Insomma, è chiaro che la preoccupazione prevalente dei decisori riguarda qui il trafficking, la tratta a scopo di sfruttamento sessuale. Ma i problemi sono almeno due. Uno è che non si tiene conto della realtà composita del mercato del sesso, dove coesistono costrizione e scelta, inganno e consapevolezza, strategie di sopravvivenza e progetti di vita familiare, miseria e ricchezza. La prostituzione è un universo plurale, sia per caratteristiche e motivazioni di sex worker e clienti, sia per modelli di business, luoghi di esercizio, tipologia dell’offerta.
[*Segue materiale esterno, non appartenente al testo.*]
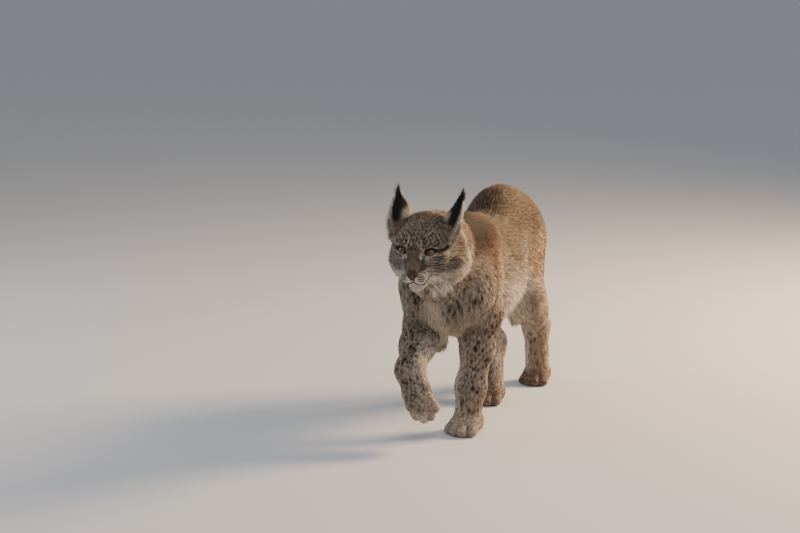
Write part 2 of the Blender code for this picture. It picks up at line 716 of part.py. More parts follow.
def ear_rings(side, scale, forward, count=14):
    """Rings round the ear from its base to its point; the cup is turned sideways and back."""
    frame = head_frame()
    base = Vector((side * EAR_BASE.x, EAR_BASE.y, EAR_BASE.z))
    tip = Vector((side * EAR_TIP.x, EAR_TIP.y, EAR_TIP.z))
    axis = (tip - base).normalized()
    opening = Vector((side * 0.60, 0.80, 0.0))
    opening = (opening - axis * opening.dot(axis)).normalized()
    across = axis.cross(opening).normalized()
    rings = []
    for t, wide, deep in (
        (-0.42, 0.86, 0.80), (0.05, 1.0, 0.76), (0.30, 0.98, 0.62), (0.50, 0.86, 0.48), (0.70, 0.62, 0.34),
        (0.87, 0.34, 0.22), (0.97, 0.16, 0.13),
    ):
        middle = base + (tip - base) * t + opening * (forward + 0.004 * (1 - t))
        ring = []
        for k in range(count):
            turn = math.tau * k / count
            back = math.sin(turn)
            ring.append(
                frame @ (
                    middle + across * math.cos(turn) * EAR_WIDE * wide * scale
                    - opening * back * EAR_WIDE * deep * scale * (1.0 if back > 0 else 0.30)
                )
            )
        rings.append(ring)
    return rings


def make_ears(head, parts, helpers):
    frame = head_frame()
    for name, side in (("ear_right", -1), ("ear_left", 1)):
        bm = lofted(ear_rings(side, 1.0, 0.0))
        mesh = bpy.data.meshes.new(name)
        bm.to_mesh(mesh)
        bm.free()
        ear = new_object(name, mesh, parts)
        tip = Vector((side * EAR_TIP.x, EAR_TIP.y, EAR_TIP.z))
        point = Vector((side * EAR_TUFT_TIP.x, EAR_TUFT_TIP.y, EAR_TUFT_TIP.z))
        root = tip.lerp(Vector((side * EAR_BASE.x, EAR_BASE.y, EAR_BASE.z)), 0.30)
        locks = ((0.0, 0.0, 1.0), (0.005, -0.006, 0.84), (-0.006, 0.005, 0.76))
        for k, (sideways, ahead, reach) in enumerate(locks):
            end = root.lerp(point, reach) + Vector((side * sideways, ahead, 0))
            bend = frame.to_3x3() @ Vector((side * 0.006, 0, 0))
            lock(
                f"tuft_{side}_{k}", frame @ root, frame @ end, bend, 0.0062, 0.0050,
                frame.to_3x3() @ Vector((0, -1, 0)), helpers, 4,
            )
        boolean(ear, helpers, "UNION")
        scoop = lofted(ear_rings(side, 0.76, 0.0075))
        helper(f"scoop_{side}", scoop, helpers)
        swollen = bpy.data.objects.new(f"swollen_{side}", head.data.copy())
        swollen.hide_render = True
        swollen.display_type = "WIRE"
        helpers.objects.link(swollen)
        grow = swollen.modifiers.new("grow", "DISPLACE")
        grow.strength = GAP
        grow.mid_level = 0.0
        boolean(ear, helpers, "DIFFERENCE")
        largest(ear, parts)


def paint(parts):
    colours = {
        "ear": FUR_BLACK, "eye": EYE_AMBER, "tail": FUR_BLACK, "forepaw": FUR_PALE, "hindpaw": FUR_PALE,
        "head": FUR_TAWNY, "neck": FUR_TAWNY, "torso": FUR_DARK,
    }
    for obj in parts.objects:
        material = bpy.data.materials.new(obj.name)
        material.use_nodes = True
        shader = material.node_tree.nodes["Principled BSDF"]
        shader.inputs["Base Color"].default_value = colours.get(obj.name.split("_")[0], FUR_TAWNY)
        shader.inputs["Roughness"].default_value = 0.15 if "eye" in obj.name else 0.85
        obj.data.materials.clear()
        obj.data.materials.append(material)


def centre_on_floor(parts):
    """Puts the middle of the model's box above the origin, with the paws on the floor."""
    points = []
    for obj in parts.objects:
        values = np.empty(len(obj.data.vertices) * 3)
        obj.data.vertices.foreach_get("co", values)
        points.append(values.reshape(-1, 3))
    points = np.vstack(points)
    low, high = points.min(0), points.max(0)
    shift = Matrix.Translation((-(low[0] + high[0]) / 2, -(low[1] + high[1]) / 2, -low[2]))
    for obj in parts.objects:
        obj.data.transform(shift)


def main():
    for obj in list(bpy.data.objects):
        bpy.data.objects.remove(obj)
    parts = bpy.data.collections.new("lynx")
    helpers = bpy.data.collections.new("cutters")
    bpy.context.scene.collection.children.link(parts)
    bpy.context.scene.collection.children.link(helpers)
    part_body(parts, helpers)
    head = make_head(parts, helpers)
    make_eyes(parts)
    make_ears(head, parts, helpers)
    paint(parts)
    centre_on_floor(parts)


main()
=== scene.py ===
"""A Eurasian lynx in its winter coat, walking, dressed for the render.

Everything is worked out in the sculptor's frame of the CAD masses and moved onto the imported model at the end.
The skin is one closed form a coat's depth inside the solids; tufts of fur grow from it out to the solids' surface.
"""

import math
from functools import reduce
from types import SimpleNamespace

import bmesh
import bpy
import numpy as np
from mathutils import Matrix, Vector
from mathutils.kdtree import KDTree


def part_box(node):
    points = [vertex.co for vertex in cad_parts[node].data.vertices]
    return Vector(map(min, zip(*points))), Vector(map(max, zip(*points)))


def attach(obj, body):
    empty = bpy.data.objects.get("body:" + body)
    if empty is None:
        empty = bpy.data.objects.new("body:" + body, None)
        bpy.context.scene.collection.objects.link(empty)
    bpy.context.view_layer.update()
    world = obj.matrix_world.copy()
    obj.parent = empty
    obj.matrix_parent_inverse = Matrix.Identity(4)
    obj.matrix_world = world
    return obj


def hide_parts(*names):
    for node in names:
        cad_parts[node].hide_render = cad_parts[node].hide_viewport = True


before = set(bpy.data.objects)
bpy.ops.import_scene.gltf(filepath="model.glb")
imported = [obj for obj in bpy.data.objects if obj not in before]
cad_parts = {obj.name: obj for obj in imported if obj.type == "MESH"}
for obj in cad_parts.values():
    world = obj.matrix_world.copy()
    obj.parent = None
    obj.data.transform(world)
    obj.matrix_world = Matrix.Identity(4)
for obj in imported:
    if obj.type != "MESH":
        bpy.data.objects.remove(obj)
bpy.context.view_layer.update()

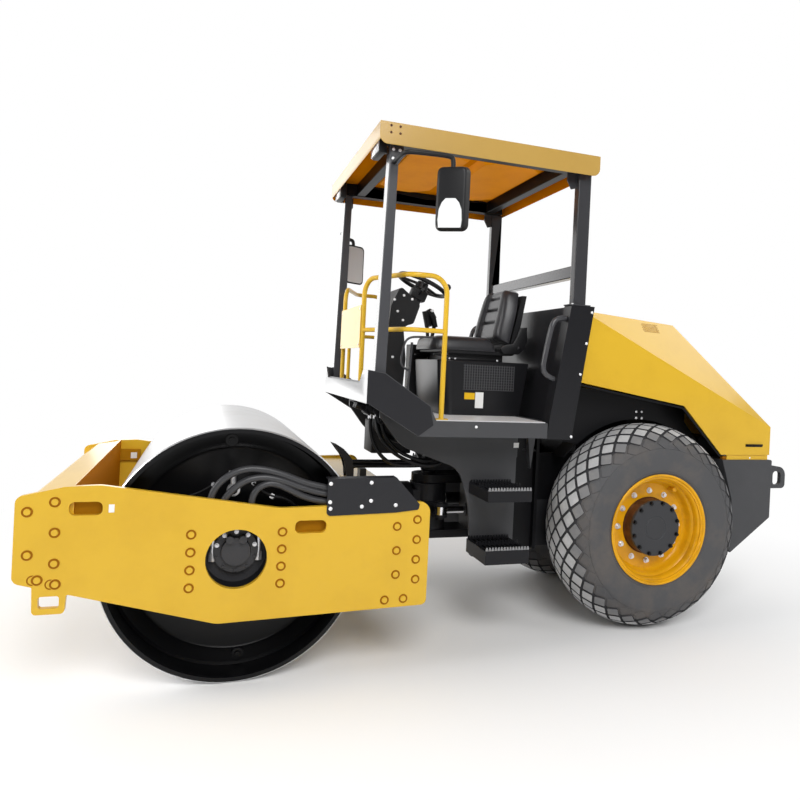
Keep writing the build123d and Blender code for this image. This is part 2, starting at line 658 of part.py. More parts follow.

Trattarlo come luogo di soggezione universale non rende conto di questa pluralità di situazioni, e delle diverse volontà di chi vi è coinvolto.

Il secondo problema è che, come sostiene da tempo una fitta rete di organizzazioni europee e internazionali che opera in favore di sex worker e vittime di tratta, e che si è fatta sentire anche in occasione della discussione della risoluzione al Parlamento Europeo, la criminalizzazione porta con sé il rischio di maggiore precarietà, povertà, marginalità, violenza per le persone che si prostituiscono, anche quando vittime di sfruttamento, in particolare se straniere. Perché spinge questo commercio nel sommerso, accrescendone l’illegalità. Lo conferma anche un rapporto del Gruppo Hiv/Aids di UNDP, che raccomanda politiche di depenalizzazione, sostenendo tra l’altro il fallimento del modello neo-proibizionista in Svezia, che ha semplicemente spostato la prostituzione in luoghi più nascosti.

Come riporta ancora il Guardian, l’attivista per i diritti delle sex worker Laura Lee ha dichiarato, anche davanti al parlamento nordirlandese, che “se il modello svedese verrà introdotto in qualsiasi modo e forma nel Nord o nel Sud dell’Irlanda, lo Stato avrà le mani sporche di sangue”. Perché è falso che si possa punire il cliente senza colpire chi lavora nell’industria del sesso.

Insomma se l’intento è “salvare le prostitute” da se stesse, anche contro la loro volontà, siamo sicuri di averne il diritto? E se invece vogliamo aiutare chi si prostituisce a difendersi da sfruttamento, violenza, marginalità siamo sicuri che punire il cliente sia la strada giusta?